*** Task data ***

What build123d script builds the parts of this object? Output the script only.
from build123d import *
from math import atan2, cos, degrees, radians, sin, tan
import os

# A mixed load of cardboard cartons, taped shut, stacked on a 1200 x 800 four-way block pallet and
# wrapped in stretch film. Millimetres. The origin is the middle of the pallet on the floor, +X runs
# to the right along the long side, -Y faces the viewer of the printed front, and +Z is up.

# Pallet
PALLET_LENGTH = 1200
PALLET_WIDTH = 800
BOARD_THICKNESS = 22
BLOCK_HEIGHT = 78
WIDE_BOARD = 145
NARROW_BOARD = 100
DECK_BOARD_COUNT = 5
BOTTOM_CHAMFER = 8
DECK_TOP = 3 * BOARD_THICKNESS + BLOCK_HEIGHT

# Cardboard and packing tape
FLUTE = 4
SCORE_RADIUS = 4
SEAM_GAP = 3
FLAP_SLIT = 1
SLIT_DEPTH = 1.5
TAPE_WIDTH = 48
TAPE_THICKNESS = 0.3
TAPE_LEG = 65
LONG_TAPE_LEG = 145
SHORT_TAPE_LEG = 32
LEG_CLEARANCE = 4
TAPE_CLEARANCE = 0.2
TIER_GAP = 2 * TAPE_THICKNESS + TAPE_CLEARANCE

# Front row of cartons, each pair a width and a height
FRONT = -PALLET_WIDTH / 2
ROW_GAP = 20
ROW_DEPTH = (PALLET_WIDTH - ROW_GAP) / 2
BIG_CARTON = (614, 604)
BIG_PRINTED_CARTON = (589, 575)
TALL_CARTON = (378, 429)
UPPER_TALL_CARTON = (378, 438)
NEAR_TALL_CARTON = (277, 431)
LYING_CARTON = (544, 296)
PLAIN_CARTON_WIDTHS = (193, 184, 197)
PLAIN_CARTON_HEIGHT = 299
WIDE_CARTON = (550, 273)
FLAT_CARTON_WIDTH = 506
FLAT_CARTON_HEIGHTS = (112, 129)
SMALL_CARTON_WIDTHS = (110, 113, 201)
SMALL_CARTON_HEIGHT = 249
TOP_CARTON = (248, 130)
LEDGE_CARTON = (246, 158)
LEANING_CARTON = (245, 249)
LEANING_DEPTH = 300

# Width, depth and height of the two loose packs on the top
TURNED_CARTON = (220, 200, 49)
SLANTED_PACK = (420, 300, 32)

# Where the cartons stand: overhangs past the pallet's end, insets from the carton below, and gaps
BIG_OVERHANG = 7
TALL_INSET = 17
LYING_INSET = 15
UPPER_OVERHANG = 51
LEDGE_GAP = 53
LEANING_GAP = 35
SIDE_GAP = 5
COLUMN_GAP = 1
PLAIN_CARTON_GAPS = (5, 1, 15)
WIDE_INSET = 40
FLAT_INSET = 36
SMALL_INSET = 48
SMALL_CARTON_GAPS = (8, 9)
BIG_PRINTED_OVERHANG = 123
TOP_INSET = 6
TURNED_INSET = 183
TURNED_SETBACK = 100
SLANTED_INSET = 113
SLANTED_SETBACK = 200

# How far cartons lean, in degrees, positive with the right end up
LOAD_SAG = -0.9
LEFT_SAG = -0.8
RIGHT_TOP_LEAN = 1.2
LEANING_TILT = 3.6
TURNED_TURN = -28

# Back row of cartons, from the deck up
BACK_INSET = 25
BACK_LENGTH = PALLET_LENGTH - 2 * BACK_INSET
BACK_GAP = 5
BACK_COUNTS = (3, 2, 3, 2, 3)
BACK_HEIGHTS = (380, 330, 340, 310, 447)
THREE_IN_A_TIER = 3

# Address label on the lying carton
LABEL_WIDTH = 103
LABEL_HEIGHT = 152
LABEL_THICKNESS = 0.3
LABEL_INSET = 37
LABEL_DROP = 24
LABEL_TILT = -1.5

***
*** Task data ***

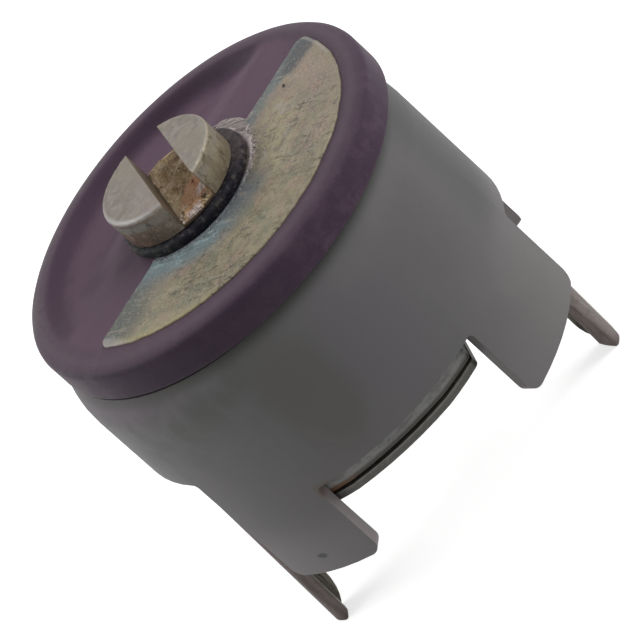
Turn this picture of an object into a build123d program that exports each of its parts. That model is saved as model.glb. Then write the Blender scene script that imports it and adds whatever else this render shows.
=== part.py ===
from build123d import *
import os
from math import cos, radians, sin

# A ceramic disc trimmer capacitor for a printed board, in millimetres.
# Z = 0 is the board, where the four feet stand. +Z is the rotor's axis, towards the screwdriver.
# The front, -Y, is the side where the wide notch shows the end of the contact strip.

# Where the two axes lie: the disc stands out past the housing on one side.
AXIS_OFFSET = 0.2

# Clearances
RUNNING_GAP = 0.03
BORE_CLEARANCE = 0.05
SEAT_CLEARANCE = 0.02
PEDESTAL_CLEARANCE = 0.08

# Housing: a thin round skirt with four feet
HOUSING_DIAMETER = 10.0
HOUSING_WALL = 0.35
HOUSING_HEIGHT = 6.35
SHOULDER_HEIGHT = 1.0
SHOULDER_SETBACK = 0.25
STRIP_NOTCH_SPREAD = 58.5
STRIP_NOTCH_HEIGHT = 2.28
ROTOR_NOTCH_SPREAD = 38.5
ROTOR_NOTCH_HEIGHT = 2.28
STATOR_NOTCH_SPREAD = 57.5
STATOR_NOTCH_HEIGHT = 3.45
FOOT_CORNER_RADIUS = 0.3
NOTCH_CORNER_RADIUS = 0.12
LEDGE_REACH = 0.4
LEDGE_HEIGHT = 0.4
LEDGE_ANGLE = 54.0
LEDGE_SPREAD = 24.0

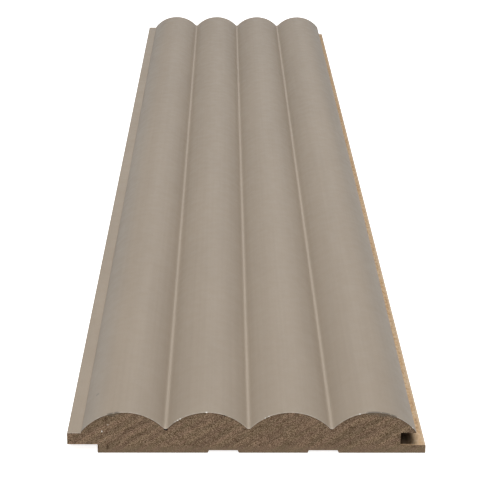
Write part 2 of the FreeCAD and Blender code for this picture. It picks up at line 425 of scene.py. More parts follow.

***

=== Your instructions ===
Using the listing above, pull out all lines that hold the word "scene".

=== Reply to the task ===
Turn this picture of an object into a build123d program that exports each of its parts. That model is saved as model.glb. Then write the Blender scene script that imports it and adds whatever else this render shows.
Write part 2 of the FreeCAD and Blender code for this picture. It picks up at line 425 of scene.py. More parts follow.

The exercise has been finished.